Measuring the Speed of Light Using a HeNe Laser

Measuring the Speed of Light Using a HeNe Laser

Liam Thompson

University of Minnesota

Methods of Experimental Physics II

Fall 2019

Abstract:

The speed of light in air was measured using the beat frequency of two longitudinal modes of a HeNe laser. The beat frequencies were measured over a range of different laser cavity lengths. This experiment produced a value of the speed of light of c = (2.99777±0.00006(stat)±0.00013(syst))×10^8 m/s. The combined uncertainty of 14 km/s is 1.3 standard deviations less than the actual value of c = 299,792,458 m/s. The statistical uncertainty of 6 km/s achieved in this experiment is roughly 5 times more precise than previous MXPII experiments.

Introduction:

The speed of light is arguably the most important physical constant. In 1972, it was measured with a precision of 1 m/s using a laser interferometer [1]. This was used to define the speed of light in a vacuum to be a constant of c = 299,792,458 m/s. This experiment will try to measure the speed of light using a HeNe laser to as high a precision as possible.

Theory:

A HeNe laser contains a hot plasma of Helium and Neon atoms. These atoms are moving rapidly, which means that there will be a Doppler shift in the light that they emit. This produces a Gaussian distribution of emitted energies, which is the blue line in the figure below. A laser is a resonant cavity, which means that only wavelengths that are half integer multiples of the cavity length will experience constructive interference. Frequencies that do not experience constructive interference will not have a high enough gain to lase. This imposes the condition that the frequencies will by c/2nL, where n is the refractive index, and L is the cavity length. Two frequencies that are separated will produce a beat frequency in the intensity of the laser. This is roughly 370 MHz, which is slow enough that it can be measured with a photodetector.

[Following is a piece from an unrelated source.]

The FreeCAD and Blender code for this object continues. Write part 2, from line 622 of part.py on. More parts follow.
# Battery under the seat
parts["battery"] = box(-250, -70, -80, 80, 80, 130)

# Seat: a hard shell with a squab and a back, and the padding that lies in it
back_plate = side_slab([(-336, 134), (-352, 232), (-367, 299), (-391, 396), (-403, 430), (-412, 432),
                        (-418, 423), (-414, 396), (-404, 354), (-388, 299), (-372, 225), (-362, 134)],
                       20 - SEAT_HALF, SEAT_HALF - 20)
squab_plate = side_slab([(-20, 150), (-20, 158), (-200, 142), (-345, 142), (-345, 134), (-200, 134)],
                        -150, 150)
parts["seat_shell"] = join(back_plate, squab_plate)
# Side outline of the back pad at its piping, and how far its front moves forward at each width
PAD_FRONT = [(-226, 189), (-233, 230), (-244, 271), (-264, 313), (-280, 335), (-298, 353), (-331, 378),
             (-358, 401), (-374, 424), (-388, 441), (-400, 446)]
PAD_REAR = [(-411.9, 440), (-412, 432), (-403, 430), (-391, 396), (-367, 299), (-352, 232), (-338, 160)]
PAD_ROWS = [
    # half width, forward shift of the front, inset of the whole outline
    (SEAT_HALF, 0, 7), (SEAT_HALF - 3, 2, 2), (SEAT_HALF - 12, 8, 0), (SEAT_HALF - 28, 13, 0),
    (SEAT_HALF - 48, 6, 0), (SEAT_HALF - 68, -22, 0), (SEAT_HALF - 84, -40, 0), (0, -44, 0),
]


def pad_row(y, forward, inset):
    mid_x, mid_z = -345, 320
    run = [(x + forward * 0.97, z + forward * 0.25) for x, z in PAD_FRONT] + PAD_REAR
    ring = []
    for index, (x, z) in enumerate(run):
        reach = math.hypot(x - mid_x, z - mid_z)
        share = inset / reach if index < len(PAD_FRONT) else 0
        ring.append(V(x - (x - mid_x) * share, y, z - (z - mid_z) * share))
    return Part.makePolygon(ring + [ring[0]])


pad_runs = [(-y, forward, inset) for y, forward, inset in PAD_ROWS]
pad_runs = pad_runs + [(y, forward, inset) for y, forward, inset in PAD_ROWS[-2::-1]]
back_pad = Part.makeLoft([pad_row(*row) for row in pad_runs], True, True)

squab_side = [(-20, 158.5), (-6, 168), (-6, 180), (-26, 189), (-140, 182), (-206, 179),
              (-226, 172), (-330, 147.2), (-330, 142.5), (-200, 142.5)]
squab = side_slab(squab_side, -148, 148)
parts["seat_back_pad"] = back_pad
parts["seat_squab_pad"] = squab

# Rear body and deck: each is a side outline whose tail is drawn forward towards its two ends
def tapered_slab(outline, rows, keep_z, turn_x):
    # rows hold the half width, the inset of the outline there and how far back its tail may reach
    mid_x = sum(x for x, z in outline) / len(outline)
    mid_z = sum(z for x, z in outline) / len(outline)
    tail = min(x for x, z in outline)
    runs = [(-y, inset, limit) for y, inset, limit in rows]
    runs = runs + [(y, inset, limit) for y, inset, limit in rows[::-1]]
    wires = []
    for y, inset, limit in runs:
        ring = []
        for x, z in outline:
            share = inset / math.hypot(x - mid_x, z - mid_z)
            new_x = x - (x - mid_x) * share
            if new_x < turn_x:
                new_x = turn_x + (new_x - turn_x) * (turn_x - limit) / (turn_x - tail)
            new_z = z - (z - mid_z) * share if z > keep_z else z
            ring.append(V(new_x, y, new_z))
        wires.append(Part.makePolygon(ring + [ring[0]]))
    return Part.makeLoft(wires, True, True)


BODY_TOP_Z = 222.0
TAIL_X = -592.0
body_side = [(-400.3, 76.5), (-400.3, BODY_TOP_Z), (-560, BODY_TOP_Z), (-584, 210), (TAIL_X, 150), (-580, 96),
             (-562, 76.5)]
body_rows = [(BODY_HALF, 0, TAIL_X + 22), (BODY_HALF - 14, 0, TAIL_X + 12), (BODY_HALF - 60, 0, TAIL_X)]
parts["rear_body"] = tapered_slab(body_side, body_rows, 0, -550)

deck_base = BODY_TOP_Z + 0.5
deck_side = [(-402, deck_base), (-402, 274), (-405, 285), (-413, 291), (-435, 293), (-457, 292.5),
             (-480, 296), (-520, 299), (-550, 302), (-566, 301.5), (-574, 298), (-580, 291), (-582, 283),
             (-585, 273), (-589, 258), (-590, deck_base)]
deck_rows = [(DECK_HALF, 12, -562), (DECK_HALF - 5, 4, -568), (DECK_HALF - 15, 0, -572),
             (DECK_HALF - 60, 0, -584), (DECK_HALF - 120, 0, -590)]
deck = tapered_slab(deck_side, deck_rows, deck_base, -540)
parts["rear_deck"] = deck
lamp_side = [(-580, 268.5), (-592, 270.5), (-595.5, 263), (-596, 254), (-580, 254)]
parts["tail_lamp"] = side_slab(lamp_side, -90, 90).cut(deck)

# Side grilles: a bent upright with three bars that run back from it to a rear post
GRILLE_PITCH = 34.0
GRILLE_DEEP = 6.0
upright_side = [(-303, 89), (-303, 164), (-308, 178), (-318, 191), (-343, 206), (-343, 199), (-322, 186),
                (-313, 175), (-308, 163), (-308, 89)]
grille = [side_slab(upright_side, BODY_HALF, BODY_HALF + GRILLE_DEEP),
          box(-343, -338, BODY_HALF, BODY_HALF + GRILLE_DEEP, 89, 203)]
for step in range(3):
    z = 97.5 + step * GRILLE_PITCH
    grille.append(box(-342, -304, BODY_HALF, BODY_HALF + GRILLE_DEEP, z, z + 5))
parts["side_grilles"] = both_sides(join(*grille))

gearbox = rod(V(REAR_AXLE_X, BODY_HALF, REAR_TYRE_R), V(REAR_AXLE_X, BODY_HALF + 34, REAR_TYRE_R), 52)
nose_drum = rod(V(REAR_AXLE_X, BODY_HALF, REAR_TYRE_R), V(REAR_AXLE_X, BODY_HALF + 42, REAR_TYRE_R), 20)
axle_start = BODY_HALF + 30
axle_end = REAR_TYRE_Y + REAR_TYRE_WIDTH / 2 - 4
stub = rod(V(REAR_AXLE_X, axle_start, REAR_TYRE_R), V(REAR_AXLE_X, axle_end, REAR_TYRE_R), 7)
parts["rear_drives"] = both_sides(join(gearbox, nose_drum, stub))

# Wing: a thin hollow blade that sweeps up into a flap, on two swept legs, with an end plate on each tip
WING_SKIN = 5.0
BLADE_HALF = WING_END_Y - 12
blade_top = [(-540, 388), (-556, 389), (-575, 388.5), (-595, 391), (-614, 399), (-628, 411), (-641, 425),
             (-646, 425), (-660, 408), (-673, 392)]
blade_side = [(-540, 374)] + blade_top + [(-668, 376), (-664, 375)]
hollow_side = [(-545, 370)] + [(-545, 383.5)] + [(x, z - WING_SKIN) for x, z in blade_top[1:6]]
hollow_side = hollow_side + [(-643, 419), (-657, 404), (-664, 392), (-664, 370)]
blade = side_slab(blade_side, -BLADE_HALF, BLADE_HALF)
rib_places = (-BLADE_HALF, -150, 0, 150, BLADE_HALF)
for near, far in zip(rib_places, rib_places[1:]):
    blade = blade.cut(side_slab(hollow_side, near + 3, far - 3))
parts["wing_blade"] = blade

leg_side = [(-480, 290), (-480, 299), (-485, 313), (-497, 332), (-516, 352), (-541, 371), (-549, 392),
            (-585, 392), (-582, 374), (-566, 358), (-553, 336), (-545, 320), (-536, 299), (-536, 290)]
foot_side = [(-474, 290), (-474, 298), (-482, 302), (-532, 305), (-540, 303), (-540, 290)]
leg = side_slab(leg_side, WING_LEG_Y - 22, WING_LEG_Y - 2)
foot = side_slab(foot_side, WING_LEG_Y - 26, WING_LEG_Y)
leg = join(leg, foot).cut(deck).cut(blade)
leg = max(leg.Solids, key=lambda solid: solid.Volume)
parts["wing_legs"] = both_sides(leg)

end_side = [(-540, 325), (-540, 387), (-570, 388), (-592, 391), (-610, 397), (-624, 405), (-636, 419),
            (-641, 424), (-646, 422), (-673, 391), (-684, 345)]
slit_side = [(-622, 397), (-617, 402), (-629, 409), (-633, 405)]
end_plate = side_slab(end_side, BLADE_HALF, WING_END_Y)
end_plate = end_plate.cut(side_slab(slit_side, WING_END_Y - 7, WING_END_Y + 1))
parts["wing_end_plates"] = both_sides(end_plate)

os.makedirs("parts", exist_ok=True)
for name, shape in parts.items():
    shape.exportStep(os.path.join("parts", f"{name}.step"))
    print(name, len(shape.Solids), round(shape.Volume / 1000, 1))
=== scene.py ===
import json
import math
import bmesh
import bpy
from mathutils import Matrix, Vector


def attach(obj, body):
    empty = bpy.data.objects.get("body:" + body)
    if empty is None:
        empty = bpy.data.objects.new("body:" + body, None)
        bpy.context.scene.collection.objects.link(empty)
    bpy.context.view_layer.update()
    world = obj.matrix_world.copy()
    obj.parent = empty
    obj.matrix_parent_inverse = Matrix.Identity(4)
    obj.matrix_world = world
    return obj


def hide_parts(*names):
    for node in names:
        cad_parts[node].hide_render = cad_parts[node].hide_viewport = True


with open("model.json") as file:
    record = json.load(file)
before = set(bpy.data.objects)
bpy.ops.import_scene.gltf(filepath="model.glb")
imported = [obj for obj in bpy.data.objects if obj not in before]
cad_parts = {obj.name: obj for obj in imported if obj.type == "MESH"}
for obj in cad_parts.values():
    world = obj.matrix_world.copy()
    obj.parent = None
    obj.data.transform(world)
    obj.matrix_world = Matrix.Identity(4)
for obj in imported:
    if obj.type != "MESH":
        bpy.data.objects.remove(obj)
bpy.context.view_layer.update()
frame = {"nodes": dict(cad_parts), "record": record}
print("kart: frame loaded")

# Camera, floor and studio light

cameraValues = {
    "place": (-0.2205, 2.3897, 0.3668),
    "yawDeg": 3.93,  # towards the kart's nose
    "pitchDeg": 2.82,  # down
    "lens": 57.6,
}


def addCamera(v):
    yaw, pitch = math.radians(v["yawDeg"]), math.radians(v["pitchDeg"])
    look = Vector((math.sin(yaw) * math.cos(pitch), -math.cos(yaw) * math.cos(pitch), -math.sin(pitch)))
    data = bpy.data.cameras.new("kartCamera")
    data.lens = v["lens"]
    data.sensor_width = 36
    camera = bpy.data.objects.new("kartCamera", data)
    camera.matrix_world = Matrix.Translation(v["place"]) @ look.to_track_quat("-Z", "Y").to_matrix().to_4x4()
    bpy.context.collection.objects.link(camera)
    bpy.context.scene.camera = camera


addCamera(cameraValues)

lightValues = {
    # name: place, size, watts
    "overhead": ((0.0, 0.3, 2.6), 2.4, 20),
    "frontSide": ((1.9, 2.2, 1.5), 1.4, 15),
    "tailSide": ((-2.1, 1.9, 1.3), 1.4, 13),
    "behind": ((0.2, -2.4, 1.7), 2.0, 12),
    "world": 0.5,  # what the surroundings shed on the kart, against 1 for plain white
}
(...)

Fig.1 Shows Doppler broadening and the longitudinal modes of a HeNe laser [2]

Experimental Setup:

Fig.2 Experimental Apparatus

Fig.2 is the experimental apparatus used for this measurement. The output coupler is a partially transparent mirror, and is the end of the laser cavity. The beam is split and one component is sent into a photodetector, while the other component is sent into the scanning Fabry-Perot interferometer. The light that is sent into the interferometer passes through a quarter wave-plate, and then a magnifying lens. The quarter wave-plate significantly reduces retro-reflection, while the magnifying lens is essential to align the Fabry-Perot.

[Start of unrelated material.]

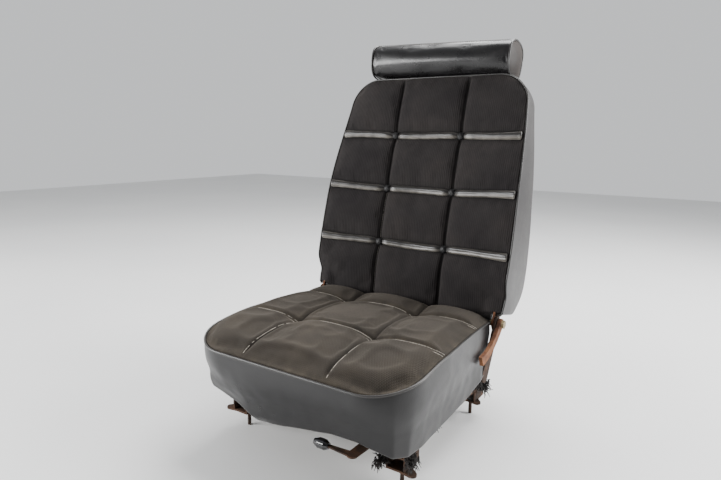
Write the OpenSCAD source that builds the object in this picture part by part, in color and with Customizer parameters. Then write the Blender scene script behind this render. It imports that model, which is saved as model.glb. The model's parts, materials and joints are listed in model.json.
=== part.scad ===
// Reclining bucket seat on slide rails, with a head restraint.
// Millimetres. +X is the sitter's left, the seat faces -Y, +Z is up.
// The origin is the centre of the four floor studs, on the underside of the rail feet.

/* [Cushion] */
// Width over the piping at the widest row
cushion_w = 500; // [440:1:560]
// Length from the front edge to the rear edge
cushion_l = 457; // [400:1:500]
// How much narrower the cushion is at its rear than at its widest row
cushion_taper = 37; // [20:1:60]
// Height of the crown of the piping line above the floor face of the feet
cushion_h = 204; // [195:1:230]
// How far the piping line falls to the front edge
front_drop = 27; // [10:1:40]
// How far the piping line falls to the rear edge
rear_drop = 14; // [8:1:30]
// Radius of the front corners in plan
front_corner_r = 90; // [50:1:120]
// Height of the skirt's hem at the front
hem_h = 60; // [55:1:70]

/* [Backrest] */
// Recline from the vertical, in degrees, as the seat stands
recline = 14.8; // [5:0.1:22]
// Width at the widest height
back_w = 520; // [490:1:580]
// Length of the backrest up its front face
back_l = 586; // [520:1:640]
// Depth at its thickest, low down
back_depth = 133; // [115:1:150]
// Depth at the top edge
back_depth_top = 50; // [46:1:70]
// Radius of the top corners
back_corner_r = 75; // [50:1:100]
// Thickness of the vinyl, with its scrim
cover_t = 3; // [2:0.5:4]
// How far the side bolsters stand in front of the buttons
bolster = 30; // [15:1:35]
// Spacing of the two rows of buttons
button_spacing = 181; // [150:1:220]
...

The speed of light is calculated by measuring the beat frequency over a range of cavity lengths. The speed of light can then be calculated from the slope of the fit between 1/f and ΔL using the following equation [3].

The interferometer is connected to a digital oscilloscope in Labview. The scanning Fabry-Perot interferometer allows you to visualize the mode structure of the laser light. This is used to minimize the effects of frequency pulling, which is a shift in the frequency from the location of longitudinal modes on the gain curve in Fig.1. The output of the interferometer can be seen in Fig.3. A program constantly checks the percent difference in amplitudes between the two peaks and only measures the beat frequency when the peaks have been within 15% for 0.5 seconds. This significantly reduces the uncertainty in the beat frequency from a non-linear effect called frequency pulling.

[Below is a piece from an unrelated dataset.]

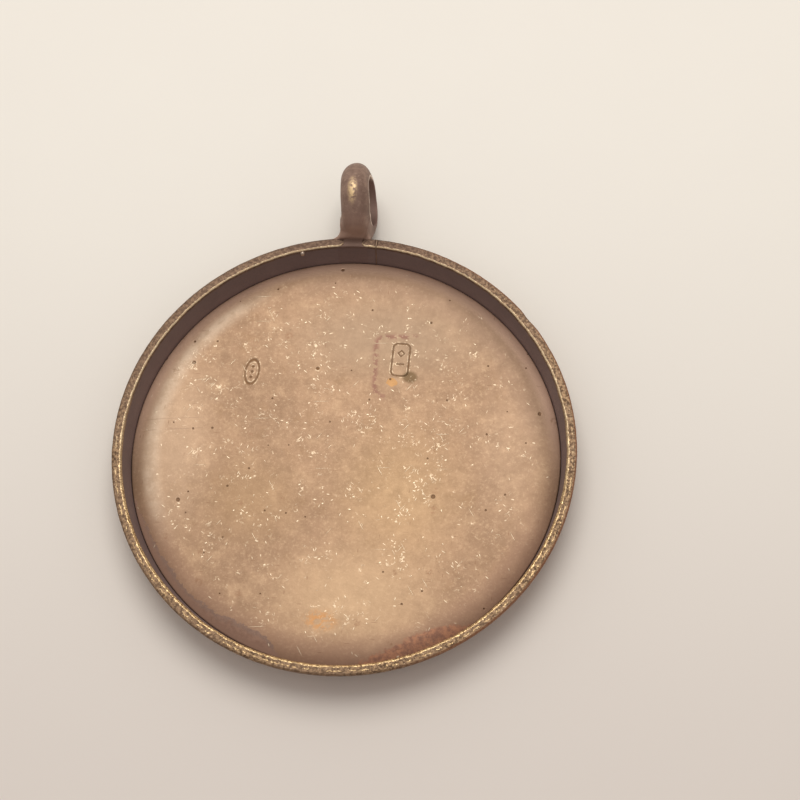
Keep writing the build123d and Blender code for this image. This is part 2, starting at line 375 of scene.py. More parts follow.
def side_band():
    """The bent strip: lip, drafted wall and turned-in foot, hand finished."""
    outline = band_outline()
    half_gap = SEAM_WIDTH / CASE_RADIUS / 2
    start, end = SEAM_ANGLE + half_gap, SEAM_ANGLE + 2 * math.pi - half_gap
    bail_zone = (math.radians(85), math.radians(95))
    step, fine = math.radians(BAND_TURN_STEP), math.radians(BAND_FINE_TURN_STEP)
    angles = graded(start, end, step, [bail_zone], fine)
    a, k = np.meshgrid(angles, np.arange(len(outline)), indexing="ij")
    r, z = outline[k, 0], outline[k, 1]
    round_trip = np.stack([np.cos(a) * r, np.sin(a) * r, z], -1)
    on_lip = np.clip((z - LIP_BOTTOM) / LIP_DEPTH, 0, 1)
    near_mouth = on_lip * np.clip(1 - (r - MOUTH_RADIUS) / (CASE_RADIUS - MOUTH_RADIUS), 0, 1)
    # uneven inside edge, fainter over the rest of the lip, and one knock on the outside
    chatter = ripple(round_trip, 0.9, seed=11) * 0.014 + ripple(round_trip, 0.35, seed=12) * 0.006
    sway = ripple(round_trip, 4.0, seed=13) * 0.012
    r = r + near_mouth * (chatter + sway) + 0.35 * on_lip * (1 - near_mouth) * chatter
    z = z + on_lip * ripple(round_trip, 0.6, seed=14) * 0.006
    knock = np.exp(-(((a - NICK_ANGLE - 2 * math.pi) * CASE_RADIUS / NICK_WIDTH) ** 2))
    r = r - NICK_DEPTH * knock * np.clip((r - CASE_RADIUS + 0.25) / 0.25, 0, 1)
    # the lip's ends turn back on both sides of the bail's neck
    x = r * np.cos(a)
    high = np.clip((z - NOTCH_BOTTOM) / 0.05, 0, 1)
    beside = (np.sin(a) > 0) & (np.abs(x) < NECK_HALF_WIDTH + LIP_END_RADIUS)
    share = (r - MOUTH_RADIUS) / (CASE_RADIUS - MOUTH_RADIUS)
    turned_back = lip_end(x) + share * (CASE_RADIUS - lip_end(x))
    r = np.where(beside, r + high * np.clip(turned_back - r, 0, 1), r)
    vertices = np.stack([r * np.cos(a), r * np.sin(a), z], -1)
    rows, columns = r.shape
    index = np.arange(rows * columns).reshape(rows, columns)
    ahead = np.roll(index, -1, axis=1)
    quads = np.stack([index[:-1], ahead[:-1], ahead[1:], index[1:]], -1).reshape(-1, 4)
    faces = quads.tolist() + [index[0][::-1].tolist(), index[-1].tolist()]
    true_r, true_z = outline[k, 0], outline[k, 1]
    inside = (true_r < SEAT_RADIUS + STRIP_THICKNESS) & (true_r < wall_radius(true_z) + 0.02)
    inside &= (true_z < CASE_HEIGHT - EDGE_BEVEL - 0.01) & (true_z > 0.5)
    attributes = {"inside": inside.astype(float).ravel(), "across": (true_r - MOUTH_RADIUS).ravel()}
    return mesh_object("side_strip", vertices.reshape(-1, 3), faces, attributes)


# ---------------------------------------------------------------- bail and solder


def eye_coordinates(p):
    """Distance along the bail's hole from its middle, and distance from the hole's axis."""
    d = p - EYE_CENTRE
    along = d @ EYE_AXIS
    radius = np.sqrt(np.maximum((d**2).sum(-1) - along**2, 0))
    return along, radius


def ease(value, low, high):
    """Smooth step from 0 at low to 1 at high; low may exceed high."""
    t = np.clip((value - low) / (high - low), 0, 1)
    return t * t * (3 - 2 * t)


def ring_field(p):
    """The half-round band of the bail, flat side in, fuller at its root and on the left there."""
    along, radius = eye_coordinates(p)
    root = ease(p[..., 1], EYE_CENTRE[1] - 0.7, EYE_CENTRE[1] - 2.3)
    power = 2.0 + 1.0 * root
    across = np.abs(radius - EYE_RADIUS) / BAIL_WALL
    half_width = BAIL_HALF_WIDTH + root * np.where(along < 0, 0.17, -0.24)
    sideways = np.abs(along) / half_width
    crown = ((across**power + sideways**power) ** (1 / power) - 1) * BAIL_HALF_WIDTH
    return smooth_max(crown, EYE_RADIUS - radius, 0.07)


def neck_half_width(y):
    """Half width of the gap between the lip's turned-back ends."""
    flare = np.clip(MOUTH_RADIUS + LIP_END_RADIUS - y, 0, LIP_END_RADIUS)
    return NECK_HALF_WIDTH + LIP_END_RADIUS - np.sqrt(LIP_END_RADIUS**2 - flare**2)


def inside_wall(p):
    """How far a point lies inside the band's inner wall."""
    return wall_radius(p[..., 2]) - WALL_OVERLAP - np.hypot(p[..., 0], p[..., 1])


def foot_limit(p):
    """Positive in the lip's ends, beside the neck: keeps the bail's blend out of them."""
    x, y, z = p[..., 0], p[..., 1], p[..., 2]
    beyond = np.abs(x) - neck_half_width(y) - 0.03
    return np.minimum(beyond, np.minimum(CASE_RADIUS - 0.1 - y, CASE_HEIGHT - 0.02 - z))


def foot_field(p):
    """The neck between the lip's turned-back ends, rising outwards to the ring."""
    x, y, z = p[..., 0], p[..., 1], p[..., 2]
    half_width = neck_half_width(y)
    outside = ease(y, CASE_RADIUS - 0.15, CASE_RADIUS + 0.5)
    left = -half_width - NECK_EDGE - 0.06 * outside
    right = half_width + NECK_EDGE + 0.26 * outside
    sides = np.maximum(left - x, x - right)
    span = np.maximum(y - EYE_CENTRE[1] + EYE_RADIUS, inside_wall(p))
    rise = 0.65 * ease(y, CASE_RADIUS - 0.35, CASE_RADIUS + 0.55)
    upright = np.maximum(z - CASE_HEIGHT + 0.03 - rise, NECK_BOTTOM - z)
    return smooth_max(np.maximum(sides, span), upright, 0.08)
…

Fig.3 Output of the scanning Fabry-Perot interferometer

The photodetector is connected to an RF spectrum analyzer which transforms the data into frequency-space. This is then accessed by the same Labview program. The location and intensity of the beat frequency is recorded.

The measurement was performed in step size of 1 mm over a total distance of 14 mm, with about 50 data points at each position.

Frequency Pushing and Pulling:

A fit was found for the equation relating 1/f and ΔL. Fig.4 is a plot of the residuals of that fit versus the intensity measured at the photodetector. This does not appear linear, but it was linear when the measurement was performed over a much smaller distance.

Fig.4 Residuals of fit between 1/f and ΔL

The reason that Fig.4 is not linear can be clearly seen in Fig.5. Fig.5 shows that there is a linear relationship between the slope of frequency pushing versus the length of the laser cavity. Using the slopes and intercepts of each fit, the effects of frequency pushing were corrected. This correction allowed for a significant increase in the precision of the frequency measurement.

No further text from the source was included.